◆ Instructions to follow: Start at the line containing "makeBase();", stop at the line containing "obj.parent = None", and set down every line in that stretch exactly as written, and nothing else.

◆ Records for this exercise:
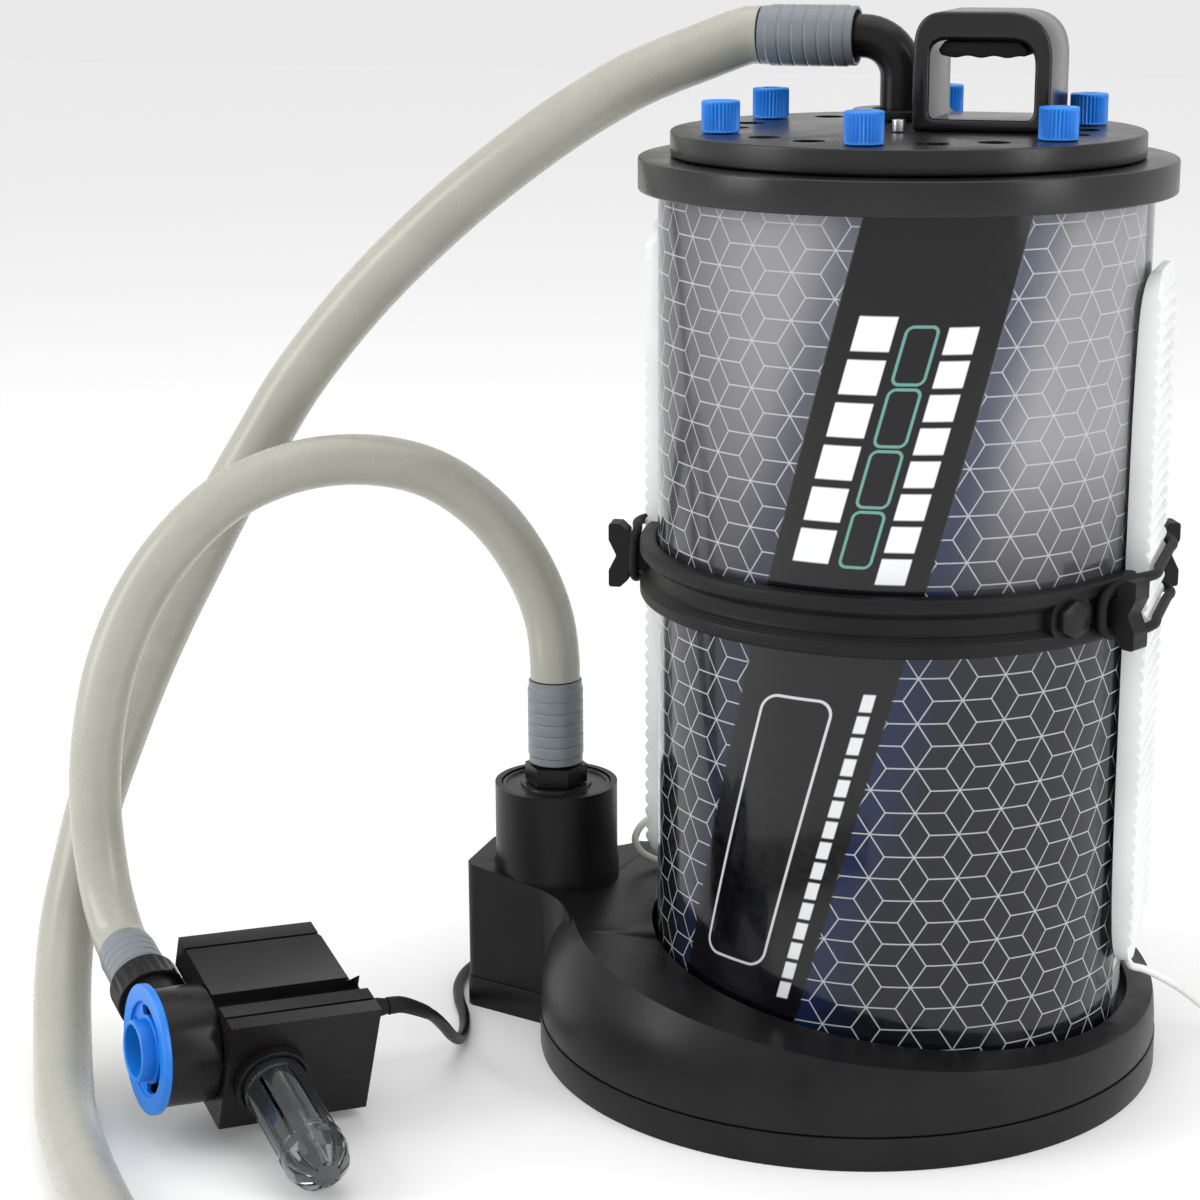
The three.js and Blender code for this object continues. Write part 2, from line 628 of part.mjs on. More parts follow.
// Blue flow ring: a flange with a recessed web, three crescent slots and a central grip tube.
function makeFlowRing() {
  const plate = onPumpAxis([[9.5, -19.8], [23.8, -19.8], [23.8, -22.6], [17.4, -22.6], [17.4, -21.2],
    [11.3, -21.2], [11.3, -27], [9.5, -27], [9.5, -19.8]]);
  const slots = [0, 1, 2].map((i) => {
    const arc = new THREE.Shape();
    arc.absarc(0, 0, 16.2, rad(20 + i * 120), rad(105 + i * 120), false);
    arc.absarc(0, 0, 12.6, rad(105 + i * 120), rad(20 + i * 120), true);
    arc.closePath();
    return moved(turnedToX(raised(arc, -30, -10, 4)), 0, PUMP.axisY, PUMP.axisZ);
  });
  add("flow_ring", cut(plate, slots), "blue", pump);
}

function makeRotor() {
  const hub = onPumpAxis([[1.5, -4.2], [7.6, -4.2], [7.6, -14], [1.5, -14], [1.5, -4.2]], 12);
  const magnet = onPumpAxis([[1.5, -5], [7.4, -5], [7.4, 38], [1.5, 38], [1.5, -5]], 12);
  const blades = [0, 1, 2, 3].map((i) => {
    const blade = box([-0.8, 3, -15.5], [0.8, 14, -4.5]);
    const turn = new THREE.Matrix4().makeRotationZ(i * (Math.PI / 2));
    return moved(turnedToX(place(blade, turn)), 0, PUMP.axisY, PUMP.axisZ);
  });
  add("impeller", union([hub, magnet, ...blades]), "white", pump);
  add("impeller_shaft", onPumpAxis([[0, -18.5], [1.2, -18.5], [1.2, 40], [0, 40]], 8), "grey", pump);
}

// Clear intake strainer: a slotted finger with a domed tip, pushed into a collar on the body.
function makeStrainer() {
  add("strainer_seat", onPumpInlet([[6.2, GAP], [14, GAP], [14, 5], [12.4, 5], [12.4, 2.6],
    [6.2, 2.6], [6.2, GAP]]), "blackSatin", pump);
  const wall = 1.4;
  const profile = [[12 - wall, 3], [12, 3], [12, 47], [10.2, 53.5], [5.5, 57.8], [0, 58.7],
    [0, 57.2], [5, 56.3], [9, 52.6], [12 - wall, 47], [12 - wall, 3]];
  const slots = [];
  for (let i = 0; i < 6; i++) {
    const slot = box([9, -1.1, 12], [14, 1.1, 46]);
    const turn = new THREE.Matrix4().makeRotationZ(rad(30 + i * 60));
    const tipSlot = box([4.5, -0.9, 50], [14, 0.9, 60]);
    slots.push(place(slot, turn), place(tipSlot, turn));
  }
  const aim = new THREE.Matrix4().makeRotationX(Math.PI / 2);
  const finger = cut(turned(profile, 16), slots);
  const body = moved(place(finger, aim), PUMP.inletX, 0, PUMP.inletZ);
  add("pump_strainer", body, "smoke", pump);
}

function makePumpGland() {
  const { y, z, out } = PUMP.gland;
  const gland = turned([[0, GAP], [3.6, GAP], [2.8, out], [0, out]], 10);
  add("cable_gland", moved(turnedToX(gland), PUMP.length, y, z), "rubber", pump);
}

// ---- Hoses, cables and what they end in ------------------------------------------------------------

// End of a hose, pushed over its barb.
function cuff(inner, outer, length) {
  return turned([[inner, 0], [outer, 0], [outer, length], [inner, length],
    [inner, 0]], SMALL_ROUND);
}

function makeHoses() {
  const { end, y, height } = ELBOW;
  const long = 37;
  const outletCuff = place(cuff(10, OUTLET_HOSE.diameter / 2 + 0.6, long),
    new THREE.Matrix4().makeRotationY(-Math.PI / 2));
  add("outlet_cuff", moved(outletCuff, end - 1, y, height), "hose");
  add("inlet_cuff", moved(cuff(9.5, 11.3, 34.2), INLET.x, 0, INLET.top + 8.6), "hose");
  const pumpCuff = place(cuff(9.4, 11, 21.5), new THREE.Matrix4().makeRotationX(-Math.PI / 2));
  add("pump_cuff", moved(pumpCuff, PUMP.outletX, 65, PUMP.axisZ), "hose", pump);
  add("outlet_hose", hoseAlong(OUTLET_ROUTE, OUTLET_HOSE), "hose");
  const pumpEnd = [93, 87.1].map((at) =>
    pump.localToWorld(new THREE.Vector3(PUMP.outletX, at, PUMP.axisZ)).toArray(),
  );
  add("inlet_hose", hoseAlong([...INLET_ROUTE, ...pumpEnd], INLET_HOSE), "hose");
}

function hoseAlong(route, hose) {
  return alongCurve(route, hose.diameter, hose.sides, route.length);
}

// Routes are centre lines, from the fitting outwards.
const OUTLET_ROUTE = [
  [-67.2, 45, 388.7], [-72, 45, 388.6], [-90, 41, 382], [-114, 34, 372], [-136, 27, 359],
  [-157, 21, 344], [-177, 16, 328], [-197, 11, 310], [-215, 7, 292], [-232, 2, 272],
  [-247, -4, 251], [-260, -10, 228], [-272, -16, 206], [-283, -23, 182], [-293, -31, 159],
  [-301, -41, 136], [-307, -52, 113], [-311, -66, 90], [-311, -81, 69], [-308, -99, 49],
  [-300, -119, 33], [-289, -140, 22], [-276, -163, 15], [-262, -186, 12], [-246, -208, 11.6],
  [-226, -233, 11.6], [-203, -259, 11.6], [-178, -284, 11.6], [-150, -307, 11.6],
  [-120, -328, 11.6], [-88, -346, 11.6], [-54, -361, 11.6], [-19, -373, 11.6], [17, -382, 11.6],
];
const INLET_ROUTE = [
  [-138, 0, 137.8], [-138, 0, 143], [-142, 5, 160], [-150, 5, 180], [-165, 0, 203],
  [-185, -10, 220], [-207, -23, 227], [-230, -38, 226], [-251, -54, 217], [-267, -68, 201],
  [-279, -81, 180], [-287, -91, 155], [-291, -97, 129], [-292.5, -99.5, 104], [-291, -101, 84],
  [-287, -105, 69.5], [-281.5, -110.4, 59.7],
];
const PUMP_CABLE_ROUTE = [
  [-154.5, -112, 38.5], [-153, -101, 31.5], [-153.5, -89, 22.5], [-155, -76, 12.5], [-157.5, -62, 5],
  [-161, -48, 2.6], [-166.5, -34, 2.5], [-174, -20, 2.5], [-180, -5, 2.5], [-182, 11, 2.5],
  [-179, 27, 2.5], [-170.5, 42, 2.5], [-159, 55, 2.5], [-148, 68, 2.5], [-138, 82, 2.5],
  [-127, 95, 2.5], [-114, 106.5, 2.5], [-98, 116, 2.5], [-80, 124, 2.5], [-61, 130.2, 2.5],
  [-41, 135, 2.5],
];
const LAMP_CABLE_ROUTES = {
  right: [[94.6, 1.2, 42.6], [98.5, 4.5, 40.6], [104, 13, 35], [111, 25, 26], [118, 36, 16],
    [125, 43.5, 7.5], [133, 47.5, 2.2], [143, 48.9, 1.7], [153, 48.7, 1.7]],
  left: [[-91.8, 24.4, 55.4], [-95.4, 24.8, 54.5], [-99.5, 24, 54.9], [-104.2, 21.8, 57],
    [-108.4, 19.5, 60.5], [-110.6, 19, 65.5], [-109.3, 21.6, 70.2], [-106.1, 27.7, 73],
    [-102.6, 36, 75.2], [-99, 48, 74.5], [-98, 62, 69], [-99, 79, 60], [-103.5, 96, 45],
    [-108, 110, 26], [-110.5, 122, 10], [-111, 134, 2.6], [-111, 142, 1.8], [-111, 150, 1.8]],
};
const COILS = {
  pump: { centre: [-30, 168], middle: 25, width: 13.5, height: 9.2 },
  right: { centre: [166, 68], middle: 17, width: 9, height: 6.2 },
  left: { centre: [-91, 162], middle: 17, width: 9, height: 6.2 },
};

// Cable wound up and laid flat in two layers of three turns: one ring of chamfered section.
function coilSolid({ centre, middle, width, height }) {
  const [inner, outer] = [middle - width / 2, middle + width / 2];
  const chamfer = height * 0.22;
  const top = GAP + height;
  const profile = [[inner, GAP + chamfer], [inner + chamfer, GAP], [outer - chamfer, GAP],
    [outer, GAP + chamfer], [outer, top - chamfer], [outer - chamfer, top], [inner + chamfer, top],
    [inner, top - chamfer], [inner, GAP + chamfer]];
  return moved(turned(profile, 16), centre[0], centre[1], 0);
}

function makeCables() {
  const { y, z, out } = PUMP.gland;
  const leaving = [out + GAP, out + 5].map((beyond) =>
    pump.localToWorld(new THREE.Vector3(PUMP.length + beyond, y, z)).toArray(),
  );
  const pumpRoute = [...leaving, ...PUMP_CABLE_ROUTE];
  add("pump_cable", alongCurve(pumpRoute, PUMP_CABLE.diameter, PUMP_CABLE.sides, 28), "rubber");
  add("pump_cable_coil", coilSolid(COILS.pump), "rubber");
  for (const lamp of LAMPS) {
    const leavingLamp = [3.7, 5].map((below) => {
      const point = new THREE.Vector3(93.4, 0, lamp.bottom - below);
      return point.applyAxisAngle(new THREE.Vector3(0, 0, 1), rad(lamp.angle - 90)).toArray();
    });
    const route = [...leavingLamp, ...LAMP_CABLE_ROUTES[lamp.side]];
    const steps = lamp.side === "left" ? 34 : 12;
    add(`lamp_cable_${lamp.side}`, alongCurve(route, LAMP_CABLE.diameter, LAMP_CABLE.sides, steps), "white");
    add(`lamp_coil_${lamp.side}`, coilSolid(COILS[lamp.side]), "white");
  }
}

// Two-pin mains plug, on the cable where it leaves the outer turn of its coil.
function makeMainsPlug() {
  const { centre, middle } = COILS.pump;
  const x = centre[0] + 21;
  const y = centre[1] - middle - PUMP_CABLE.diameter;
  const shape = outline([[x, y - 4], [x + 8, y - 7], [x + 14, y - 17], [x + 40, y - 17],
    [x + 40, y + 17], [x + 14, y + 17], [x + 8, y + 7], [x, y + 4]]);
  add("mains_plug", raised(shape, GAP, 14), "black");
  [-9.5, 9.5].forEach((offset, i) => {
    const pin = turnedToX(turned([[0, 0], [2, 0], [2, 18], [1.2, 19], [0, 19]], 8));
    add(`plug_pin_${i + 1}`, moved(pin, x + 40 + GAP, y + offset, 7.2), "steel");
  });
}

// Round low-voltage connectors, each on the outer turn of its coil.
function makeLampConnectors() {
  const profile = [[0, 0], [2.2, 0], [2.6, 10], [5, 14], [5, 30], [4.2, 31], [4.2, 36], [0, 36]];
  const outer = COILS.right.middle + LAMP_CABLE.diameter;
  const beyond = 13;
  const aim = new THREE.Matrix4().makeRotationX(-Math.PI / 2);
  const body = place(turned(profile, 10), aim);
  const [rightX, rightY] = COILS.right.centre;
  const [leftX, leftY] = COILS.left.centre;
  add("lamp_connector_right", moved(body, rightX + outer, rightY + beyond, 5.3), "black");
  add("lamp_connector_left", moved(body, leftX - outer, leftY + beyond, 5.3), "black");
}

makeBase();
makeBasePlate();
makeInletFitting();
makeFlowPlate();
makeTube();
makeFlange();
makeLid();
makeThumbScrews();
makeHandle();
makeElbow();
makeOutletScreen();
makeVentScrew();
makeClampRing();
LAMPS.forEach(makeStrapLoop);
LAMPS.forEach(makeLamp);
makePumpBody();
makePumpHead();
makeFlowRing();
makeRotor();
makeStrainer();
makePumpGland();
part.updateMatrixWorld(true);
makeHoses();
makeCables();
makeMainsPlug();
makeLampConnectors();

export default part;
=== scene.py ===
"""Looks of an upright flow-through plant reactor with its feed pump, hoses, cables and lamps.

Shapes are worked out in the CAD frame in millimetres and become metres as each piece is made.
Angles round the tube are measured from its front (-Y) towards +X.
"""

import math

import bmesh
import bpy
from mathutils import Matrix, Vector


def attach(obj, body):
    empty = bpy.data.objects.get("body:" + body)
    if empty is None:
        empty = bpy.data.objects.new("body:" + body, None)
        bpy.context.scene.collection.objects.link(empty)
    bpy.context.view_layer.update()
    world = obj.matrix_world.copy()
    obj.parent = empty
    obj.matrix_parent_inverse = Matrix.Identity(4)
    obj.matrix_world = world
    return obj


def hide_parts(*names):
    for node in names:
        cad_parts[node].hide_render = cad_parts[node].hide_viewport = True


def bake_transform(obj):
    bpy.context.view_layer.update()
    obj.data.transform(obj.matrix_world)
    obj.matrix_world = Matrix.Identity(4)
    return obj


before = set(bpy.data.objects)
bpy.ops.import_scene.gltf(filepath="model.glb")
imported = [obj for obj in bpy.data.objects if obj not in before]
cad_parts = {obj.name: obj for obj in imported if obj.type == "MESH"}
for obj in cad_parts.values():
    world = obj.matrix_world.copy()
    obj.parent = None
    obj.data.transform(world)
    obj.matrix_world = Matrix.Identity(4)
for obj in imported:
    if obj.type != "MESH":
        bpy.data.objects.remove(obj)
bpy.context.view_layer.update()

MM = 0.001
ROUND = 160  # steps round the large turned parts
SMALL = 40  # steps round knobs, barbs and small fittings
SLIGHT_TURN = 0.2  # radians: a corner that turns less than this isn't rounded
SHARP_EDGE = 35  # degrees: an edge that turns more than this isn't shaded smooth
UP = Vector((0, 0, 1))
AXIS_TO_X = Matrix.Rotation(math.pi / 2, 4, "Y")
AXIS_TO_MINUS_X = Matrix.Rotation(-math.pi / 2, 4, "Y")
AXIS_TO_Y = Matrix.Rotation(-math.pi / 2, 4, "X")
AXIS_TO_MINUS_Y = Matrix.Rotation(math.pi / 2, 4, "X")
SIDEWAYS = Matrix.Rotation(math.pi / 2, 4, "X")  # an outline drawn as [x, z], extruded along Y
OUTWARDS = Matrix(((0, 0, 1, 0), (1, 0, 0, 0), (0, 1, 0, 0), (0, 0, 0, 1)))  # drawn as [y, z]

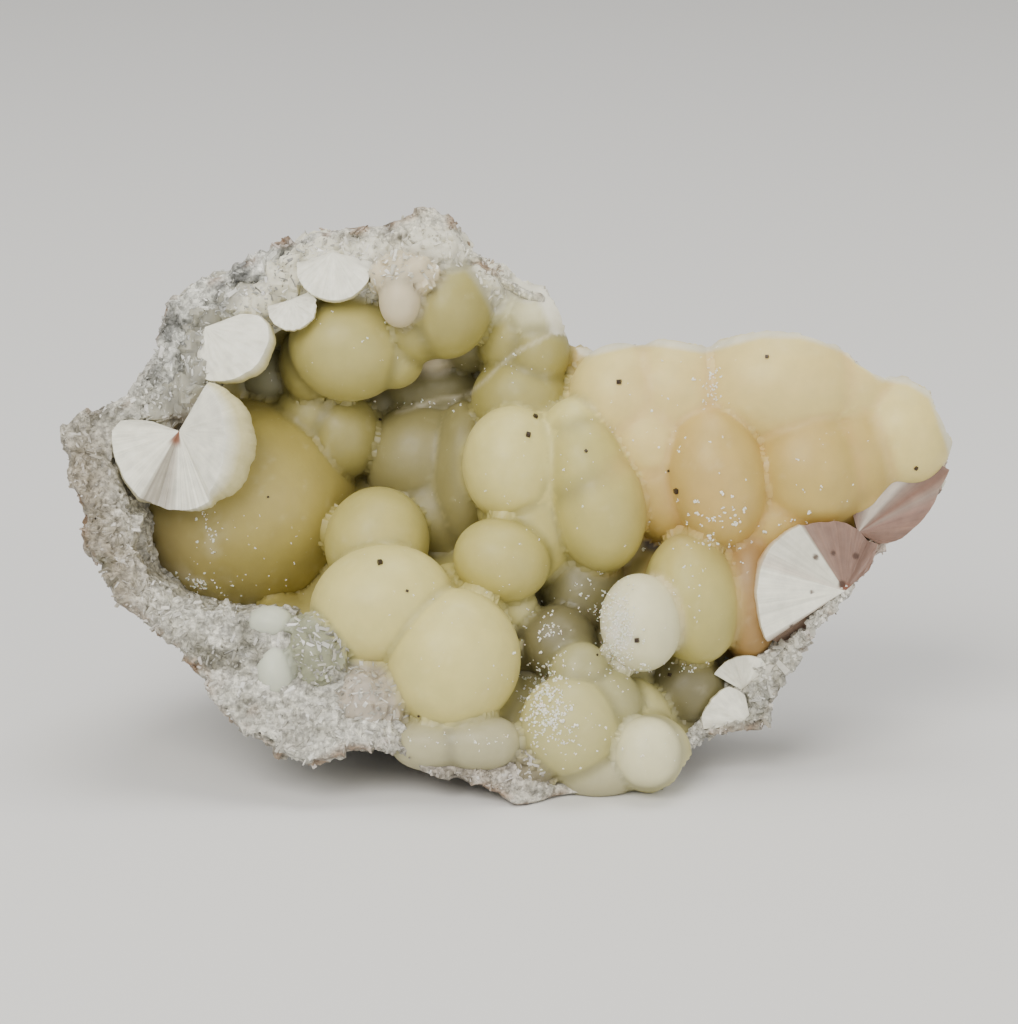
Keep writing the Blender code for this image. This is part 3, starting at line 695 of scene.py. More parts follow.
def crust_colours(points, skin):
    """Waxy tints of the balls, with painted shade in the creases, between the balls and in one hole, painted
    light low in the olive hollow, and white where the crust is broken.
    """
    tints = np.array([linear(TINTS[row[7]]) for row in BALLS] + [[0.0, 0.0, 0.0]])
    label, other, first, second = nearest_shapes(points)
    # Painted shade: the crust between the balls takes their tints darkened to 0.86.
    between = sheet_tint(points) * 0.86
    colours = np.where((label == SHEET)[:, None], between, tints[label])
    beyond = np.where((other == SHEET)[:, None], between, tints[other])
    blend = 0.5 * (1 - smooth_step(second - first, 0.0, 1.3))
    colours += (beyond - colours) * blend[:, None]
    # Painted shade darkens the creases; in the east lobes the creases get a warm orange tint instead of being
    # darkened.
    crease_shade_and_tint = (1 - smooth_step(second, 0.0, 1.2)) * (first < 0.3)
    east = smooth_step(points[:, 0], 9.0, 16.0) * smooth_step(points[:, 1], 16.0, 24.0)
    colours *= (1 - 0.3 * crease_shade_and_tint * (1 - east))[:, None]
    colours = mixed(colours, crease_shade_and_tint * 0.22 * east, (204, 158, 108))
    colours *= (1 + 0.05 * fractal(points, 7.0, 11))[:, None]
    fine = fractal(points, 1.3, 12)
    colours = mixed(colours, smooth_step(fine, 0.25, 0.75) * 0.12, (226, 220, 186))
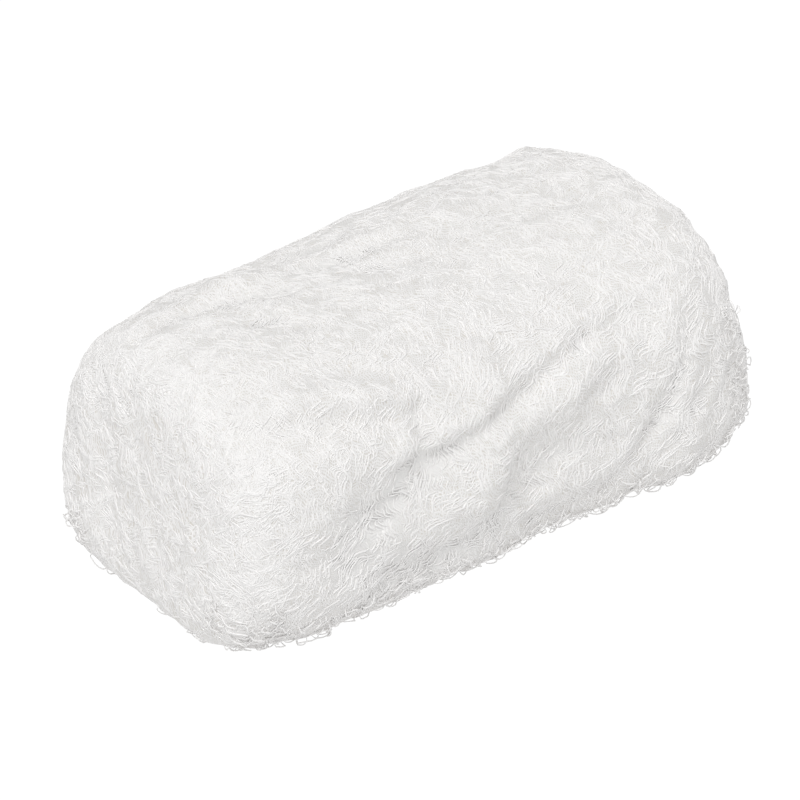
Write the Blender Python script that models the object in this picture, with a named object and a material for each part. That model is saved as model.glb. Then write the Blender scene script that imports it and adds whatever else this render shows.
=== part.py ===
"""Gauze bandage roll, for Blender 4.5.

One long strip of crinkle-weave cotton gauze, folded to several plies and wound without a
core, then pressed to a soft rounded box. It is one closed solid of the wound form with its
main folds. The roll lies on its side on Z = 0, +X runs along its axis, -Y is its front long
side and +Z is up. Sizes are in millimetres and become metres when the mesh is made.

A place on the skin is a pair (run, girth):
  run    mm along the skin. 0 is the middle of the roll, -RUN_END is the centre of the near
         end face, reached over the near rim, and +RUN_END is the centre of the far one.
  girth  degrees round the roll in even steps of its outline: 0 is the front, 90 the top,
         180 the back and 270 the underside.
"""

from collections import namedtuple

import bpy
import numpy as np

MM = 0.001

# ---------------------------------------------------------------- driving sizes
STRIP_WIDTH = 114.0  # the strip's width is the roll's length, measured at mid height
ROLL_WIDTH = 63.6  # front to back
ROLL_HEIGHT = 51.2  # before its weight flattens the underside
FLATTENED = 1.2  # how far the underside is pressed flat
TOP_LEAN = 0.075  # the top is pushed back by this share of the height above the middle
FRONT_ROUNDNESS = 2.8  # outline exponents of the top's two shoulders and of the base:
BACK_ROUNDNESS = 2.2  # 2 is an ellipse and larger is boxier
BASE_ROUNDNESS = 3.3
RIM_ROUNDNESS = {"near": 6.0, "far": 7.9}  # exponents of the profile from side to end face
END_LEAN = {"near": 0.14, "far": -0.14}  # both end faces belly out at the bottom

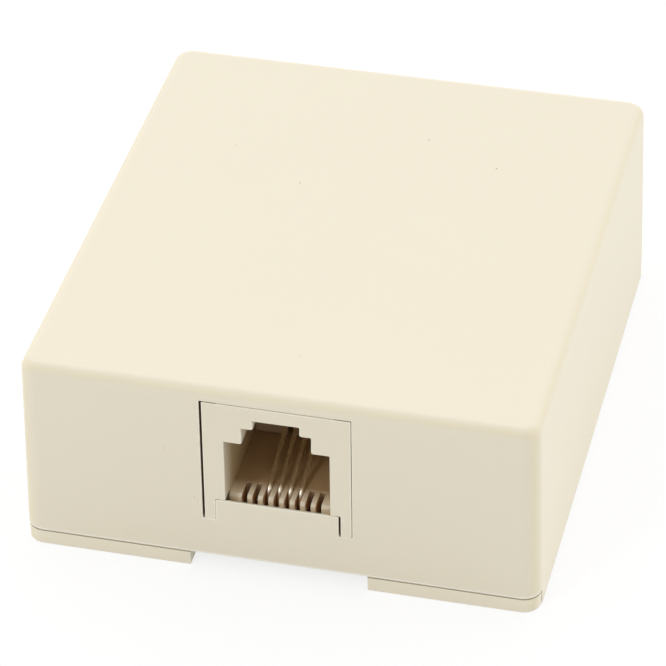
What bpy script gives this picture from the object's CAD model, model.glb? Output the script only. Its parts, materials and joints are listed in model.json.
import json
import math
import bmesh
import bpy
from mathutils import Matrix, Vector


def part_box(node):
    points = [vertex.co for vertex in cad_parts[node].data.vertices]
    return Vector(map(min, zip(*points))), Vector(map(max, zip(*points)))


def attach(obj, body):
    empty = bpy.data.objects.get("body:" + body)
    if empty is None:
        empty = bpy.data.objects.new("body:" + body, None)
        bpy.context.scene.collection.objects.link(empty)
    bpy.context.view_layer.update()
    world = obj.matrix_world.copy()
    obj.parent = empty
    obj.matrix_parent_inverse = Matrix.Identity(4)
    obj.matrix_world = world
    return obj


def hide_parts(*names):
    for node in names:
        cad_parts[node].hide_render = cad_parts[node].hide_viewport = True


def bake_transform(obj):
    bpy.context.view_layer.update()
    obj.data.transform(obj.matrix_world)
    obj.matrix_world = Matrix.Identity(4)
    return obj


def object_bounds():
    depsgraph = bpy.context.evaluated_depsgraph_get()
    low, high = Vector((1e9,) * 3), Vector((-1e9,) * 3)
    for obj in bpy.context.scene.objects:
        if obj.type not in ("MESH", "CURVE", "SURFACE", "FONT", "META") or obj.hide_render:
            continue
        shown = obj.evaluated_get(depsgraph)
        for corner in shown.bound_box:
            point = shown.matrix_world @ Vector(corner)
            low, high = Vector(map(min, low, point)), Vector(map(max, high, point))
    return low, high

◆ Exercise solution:
makeBase();
makeBasePlate();
makeInletFitting();
makeFlowPlate();
makeTube();
makeFlange();
makeLid();
makeThumbScrews();
makeHandle();
makeElbow();
makeOutletScreen();
makeVentScrew();
makeClampRing();
LAMPS.forEach(makeStrapLoop);
LAMPS.forEach(makeLamp);
makePumpBody();
makePumpHead();
makeFlowRing();
makeRotor();
makeStrainer();
makePumpGland();
part.updateMatrixWorld(true);
makeHoses();
makeCables();
makeMainsPlug();
makeLampConnectors();

export default part;
=== scene.py ===
"""Looks of an upright flow-through plant reactor with its feed pump, hoses, cables and lamps.

Shapes are worked out in the CAD frame in millimetres and become metres as each piece is made.
Angles round the tube are measured from its front (-Y) towards +X.
"""

import math

import bmesh
import bpy
from mathutils import Matrix, Vector


def attach(obj, body):
    empty = bpy.data.objects.get("body:" + body)
    if empty is None:
        empty = bpy.data.objects.new("body:" + body, None)
        bpy.context.scene.collection.objects.link(empty)
    bpy.context.view_layer.update()
    world = obj.matrix_world.copy()
    obj.parent = empty
    obj.matrix_parent_inverse = Matrix.Identity(4)
    obj.matrix_world = world
    return obj


def hide_parts(*names):
    for node in names:
        cad_parts[node].hide_render = cad_parts[node].hide_viewport = True


def bake_transform(obj):
    bpy.context.view_layer.update()
    obj.data.transform(obj.matrix_world)
    obj.matrix_world = Matrix.Identity(4)
    return obj


before = set(bpy.data.objects)
bpy.ops.import_scene.gltf(filepath="model.glb")
imported = [obj for obj in bpy.data.objects if obj not in before]
cad_parts = {obj.name: obj for obj in imported if obj.type == "MESH"}
for obj in cad_parts.values():
    world = obj.matrix_world.copy()
    obj.parent = None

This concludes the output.